Why Traditional Systems Fall Short
Most ERP and legacy supply chain systems were not designed to treat inventory in motion as an active entity.
They:
- Capture events after they occur
- Lack real-time synchronization across partners
- Do not enable execution workflows on top of shipment data
This creates a disconnect between planning systems and execution reality.
The Role of AI-Native Orchestration
To operationalize inventory in transit, organizations need more than visibility—they need orchestration.
An AI-native orchestration layer enables:
- Continuous ingestion of shipment data across carriers and modes
- Real-time milestone validation and predictive ETA calculation
- Automated workflows triggered by exceptions
- Decision support and execution in a single platform
This is where modern platforms like Vectus.ai are redefining the paradigm—moving from passive tracking to active supply chain execution.
From Static Pipelines to Dynamic Flows
The traditional view of supply chains as linear pipelines is no longer sufficient.
Inventory is constantly moving, and its value is realized only when it is synchronized with demand, decisions, and execution.

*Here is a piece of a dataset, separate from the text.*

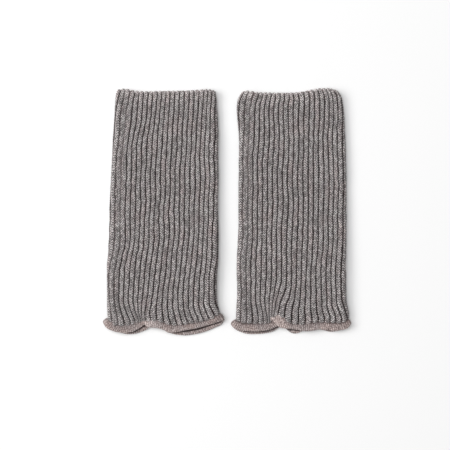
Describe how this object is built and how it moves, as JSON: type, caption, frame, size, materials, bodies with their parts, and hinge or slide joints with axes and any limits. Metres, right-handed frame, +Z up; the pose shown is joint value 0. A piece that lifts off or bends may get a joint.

Organizations that treat in-transit inventory as a strategic lever gain:
- Faster response to disruptions
- Lower working capital requirements
- Higher service reliability
- Reduced operational complexity
The Competitive Advantage
In a world of volatile demand, constrained capacity, and rising logistics costs, competitive advantage is no longer defined by who has the most inventory—
But by who can control inventory in motion.
Closing Thought
Inventory sitting in a warehouse is visible, accounted for, and controlled.
Inventory in transit is often invisible, underestimated, and unmanaged.
The organizations that win will be the ones that bring this “hidden layer” into the center of their strategy—
And turn movement into a measurable, controllable, and optimized asset.